--- Recorded data ---

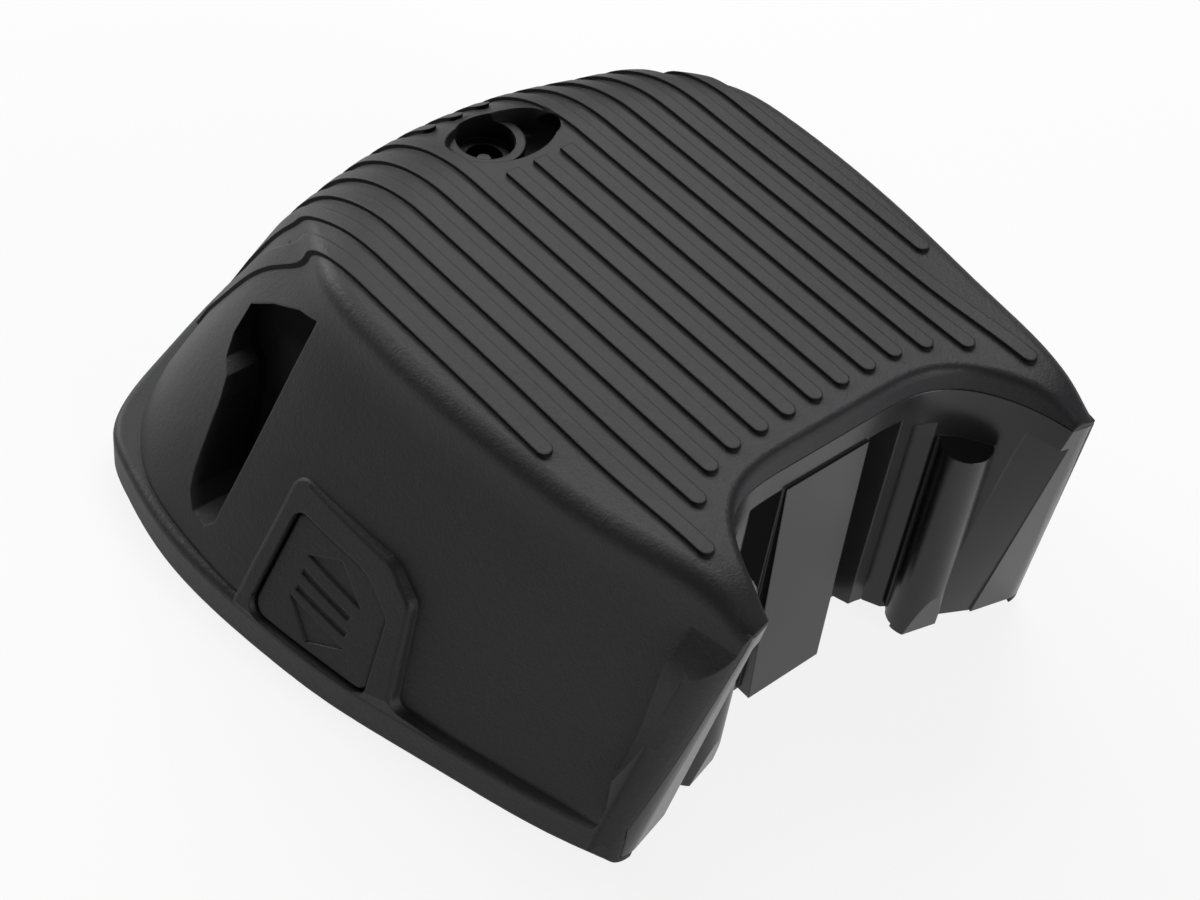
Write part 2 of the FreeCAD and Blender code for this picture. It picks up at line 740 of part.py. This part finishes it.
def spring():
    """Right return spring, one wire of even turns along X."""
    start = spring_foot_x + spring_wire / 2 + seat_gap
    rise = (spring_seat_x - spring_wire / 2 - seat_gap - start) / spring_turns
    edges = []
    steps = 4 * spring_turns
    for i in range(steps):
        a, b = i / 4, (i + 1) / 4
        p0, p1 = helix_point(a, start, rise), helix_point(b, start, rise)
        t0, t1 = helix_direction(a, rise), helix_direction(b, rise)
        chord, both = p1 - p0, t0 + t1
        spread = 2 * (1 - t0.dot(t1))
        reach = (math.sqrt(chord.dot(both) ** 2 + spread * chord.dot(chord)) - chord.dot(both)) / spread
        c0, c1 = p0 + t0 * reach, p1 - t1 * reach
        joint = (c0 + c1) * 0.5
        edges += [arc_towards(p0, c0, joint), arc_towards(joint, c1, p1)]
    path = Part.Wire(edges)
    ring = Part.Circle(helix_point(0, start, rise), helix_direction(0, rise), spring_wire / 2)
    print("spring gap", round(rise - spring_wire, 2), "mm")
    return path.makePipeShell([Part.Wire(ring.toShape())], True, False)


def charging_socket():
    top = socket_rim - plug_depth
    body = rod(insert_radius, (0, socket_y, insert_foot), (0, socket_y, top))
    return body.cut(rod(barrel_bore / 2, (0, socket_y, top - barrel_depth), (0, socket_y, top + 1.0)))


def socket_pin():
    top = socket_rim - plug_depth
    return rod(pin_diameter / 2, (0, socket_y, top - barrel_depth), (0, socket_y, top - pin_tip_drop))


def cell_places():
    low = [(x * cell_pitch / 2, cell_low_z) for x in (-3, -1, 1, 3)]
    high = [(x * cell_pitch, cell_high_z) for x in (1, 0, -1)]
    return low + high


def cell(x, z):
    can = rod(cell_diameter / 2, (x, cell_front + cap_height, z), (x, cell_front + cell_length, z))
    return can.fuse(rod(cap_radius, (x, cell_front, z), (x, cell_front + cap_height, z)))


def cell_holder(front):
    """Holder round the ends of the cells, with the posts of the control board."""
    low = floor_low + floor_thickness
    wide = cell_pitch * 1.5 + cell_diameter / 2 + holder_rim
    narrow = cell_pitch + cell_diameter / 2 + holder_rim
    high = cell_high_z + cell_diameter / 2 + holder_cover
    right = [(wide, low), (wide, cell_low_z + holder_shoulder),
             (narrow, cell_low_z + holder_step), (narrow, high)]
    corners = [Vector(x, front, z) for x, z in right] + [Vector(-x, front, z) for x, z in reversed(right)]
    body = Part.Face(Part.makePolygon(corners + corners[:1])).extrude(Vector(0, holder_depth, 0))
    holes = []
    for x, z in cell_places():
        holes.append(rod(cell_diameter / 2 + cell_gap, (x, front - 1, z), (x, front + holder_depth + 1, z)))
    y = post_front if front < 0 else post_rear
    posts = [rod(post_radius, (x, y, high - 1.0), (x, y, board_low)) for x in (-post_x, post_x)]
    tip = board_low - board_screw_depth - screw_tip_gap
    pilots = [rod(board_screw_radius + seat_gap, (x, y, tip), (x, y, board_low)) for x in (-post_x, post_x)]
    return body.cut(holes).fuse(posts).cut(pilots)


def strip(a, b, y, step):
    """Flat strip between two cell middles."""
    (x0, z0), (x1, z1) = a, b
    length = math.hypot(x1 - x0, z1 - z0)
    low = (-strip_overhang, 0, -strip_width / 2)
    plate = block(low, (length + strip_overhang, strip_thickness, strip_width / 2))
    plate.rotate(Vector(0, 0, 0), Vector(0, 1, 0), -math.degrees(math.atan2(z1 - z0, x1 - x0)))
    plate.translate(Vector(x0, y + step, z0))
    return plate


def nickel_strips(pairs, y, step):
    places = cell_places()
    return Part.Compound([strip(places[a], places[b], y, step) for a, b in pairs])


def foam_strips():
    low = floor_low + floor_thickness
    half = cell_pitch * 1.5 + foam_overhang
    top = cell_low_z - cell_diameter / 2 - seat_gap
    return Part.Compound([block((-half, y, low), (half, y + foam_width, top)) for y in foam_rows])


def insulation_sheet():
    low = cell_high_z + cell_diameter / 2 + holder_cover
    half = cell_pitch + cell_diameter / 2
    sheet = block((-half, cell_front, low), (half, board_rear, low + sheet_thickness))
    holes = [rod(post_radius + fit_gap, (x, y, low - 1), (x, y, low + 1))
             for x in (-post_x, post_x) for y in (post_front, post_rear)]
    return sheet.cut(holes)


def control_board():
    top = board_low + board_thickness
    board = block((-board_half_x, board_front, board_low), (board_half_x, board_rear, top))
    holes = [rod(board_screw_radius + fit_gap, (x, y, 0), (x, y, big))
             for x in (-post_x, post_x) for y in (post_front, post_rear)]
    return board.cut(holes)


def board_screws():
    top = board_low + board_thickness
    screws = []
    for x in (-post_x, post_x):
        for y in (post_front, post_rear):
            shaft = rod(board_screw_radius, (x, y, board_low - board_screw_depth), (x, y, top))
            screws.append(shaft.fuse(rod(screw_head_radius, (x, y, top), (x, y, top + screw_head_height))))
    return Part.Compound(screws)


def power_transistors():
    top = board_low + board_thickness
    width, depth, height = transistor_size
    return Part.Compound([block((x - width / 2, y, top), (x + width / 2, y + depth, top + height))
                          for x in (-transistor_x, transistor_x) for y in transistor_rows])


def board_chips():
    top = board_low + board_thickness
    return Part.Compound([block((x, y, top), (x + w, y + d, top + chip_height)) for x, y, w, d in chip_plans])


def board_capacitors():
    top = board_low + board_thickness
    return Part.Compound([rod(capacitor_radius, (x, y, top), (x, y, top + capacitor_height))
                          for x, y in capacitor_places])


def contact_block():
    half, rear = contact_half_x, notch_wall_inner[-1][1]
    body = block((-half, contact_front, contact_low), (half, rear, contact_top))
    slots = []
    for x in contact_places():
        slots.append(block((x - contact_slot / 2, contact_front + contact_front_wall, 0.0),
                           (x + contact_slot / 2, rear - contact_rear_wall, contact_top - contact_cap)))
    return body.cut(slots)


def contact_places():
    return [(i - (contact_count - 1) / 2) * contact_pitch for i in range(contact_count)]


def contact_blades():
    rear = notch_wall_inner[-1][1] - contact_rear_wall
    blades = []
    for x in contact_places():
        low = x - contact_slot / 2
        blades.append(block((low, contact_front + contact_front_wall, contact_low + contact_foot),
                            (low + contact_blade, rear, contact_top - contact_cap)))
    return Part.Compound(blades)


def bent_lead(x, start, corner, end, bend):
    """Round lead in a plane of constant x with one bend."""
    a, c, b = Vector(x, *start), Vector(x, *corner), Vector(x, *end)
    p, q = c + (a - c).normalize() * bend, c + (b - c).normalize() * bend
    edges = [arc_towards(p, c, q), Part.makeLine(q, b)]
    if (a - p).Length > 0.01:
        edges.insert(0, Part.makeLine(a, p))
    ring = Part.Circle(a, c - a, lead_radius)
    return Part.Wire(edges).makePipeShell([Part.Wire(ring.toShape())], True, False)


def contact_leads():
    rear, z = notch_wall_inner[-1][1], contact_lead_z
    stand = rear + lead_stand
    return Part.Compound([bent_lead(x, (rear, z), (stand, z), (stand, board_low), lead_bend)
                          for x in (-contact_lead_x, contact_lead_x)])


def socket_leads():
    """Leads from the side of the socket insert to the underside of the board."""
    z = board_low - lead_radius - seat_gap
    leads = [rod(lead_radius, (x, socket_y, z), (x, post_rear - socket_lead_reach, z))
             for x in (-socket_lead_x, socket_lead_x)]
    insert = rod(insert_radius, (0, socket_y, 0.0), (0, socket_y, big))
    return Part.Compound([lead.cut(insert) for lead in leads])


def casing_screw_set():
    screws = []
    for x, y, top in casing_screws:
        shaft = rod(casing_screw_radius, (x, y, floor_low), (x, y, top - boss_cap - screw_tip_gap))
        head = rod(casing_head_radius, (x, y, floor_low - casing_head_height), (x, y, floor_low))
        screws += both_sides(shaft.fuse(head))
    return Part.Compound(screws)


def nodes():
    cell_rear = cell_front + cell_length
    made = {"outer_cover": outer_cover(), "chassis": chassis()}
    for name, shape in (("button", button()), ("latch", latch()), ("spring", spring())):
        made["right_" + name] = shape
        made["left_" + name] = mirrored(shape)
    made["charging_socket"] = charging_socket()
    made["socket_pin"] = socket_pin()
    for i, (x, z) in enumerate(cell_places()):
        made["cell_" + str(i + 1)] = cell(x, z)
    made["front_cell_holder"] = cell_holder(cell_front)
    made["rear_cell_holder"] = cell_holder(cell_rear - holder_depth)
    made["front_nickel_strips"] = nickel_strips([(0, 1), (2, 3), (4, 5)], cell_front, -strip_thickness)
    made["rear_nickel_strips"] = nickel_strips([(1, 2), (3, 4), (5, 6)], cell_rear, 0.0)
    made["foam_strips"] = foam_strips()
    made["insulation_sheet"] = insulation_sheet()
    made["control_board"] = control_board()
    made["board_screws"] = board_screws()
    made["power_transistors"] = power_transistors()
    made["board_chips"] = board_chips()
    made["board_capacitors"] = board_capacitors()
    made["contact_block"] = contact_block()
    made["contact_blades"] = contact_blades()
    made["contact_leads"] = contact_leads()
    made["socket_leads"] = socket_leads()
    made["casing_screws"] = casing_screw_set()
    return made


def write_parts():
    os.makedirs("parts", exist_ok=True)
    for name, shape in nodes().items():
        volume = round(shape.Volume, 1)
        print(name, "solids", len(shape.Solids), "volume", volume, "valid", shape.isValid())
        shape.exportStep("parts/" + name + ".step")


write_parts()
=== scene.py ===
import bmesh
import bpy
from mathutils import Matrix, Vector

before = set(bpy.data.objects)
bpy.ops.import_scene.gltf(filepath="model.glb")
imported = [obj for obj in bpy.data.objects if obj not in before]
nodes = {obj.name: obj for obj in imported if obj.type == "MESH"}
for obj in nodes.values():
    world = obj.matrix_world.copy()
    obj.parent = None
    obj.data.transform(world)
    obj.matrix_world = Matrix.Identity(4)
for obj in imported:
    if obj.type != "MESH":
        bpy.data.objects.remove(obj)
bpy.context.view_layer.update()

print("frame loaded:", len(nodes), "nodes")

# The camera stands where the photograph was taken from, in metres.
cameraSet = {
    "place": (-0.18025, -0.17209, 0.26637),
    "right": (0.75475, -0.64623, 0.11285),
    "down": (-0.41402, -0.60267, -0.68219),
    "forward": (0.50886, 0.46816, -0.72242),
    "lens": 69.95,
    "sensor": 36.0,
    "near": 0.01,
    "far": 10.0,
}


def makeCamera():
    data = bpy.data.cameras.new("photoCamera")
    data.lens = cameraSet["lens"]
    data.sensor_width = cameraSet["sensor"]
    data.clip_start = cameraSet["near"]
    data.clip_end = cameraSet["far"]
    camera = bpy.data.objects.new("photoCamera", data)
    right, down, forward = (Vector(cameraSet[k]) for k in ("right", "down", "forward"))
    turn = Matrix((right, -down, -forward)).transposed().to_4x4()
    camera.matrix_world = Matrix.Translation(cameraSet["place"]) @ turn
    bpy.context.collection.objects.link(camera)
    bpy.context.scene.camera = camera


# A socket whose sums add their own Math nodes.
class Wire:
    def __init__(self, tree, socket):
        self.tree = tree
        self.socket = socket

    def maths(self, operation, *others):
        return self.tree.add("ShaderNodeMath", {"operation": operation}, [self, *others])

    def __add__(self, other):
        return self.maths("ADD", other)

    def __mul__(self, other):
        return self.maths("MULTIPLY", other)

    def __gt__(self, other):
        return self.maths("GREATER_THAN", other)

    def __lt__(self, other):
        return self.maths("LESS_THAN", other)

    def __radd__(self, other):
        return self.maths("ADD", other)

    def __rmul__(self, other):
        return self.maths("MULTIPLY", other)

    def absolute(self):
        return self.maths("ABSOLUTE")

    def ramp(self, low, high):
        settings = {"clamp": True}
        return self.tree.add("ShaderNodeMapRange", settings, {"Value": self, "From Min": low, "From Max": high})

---

### Exercise task
The lines to return run from the one containing "in imported if" down to the one containing "bpy.context.view_layer.update()"; give them exactly, both included, and no others.

### Expected answer
nodes = {obj.name: obj for obj in imported if obj.type == "MESH"}
for obj in nodes.values():
    world = obj.matrix_world.copy()
    obj.parent = None
    obj.data.transform(world)
    obj.matrix_world = Matrix.Identity(4)
for obj in imported:
    if obj.type != "MESH":
        bpy.data.objects.remove(obj)
bpy.context.view_layer.update()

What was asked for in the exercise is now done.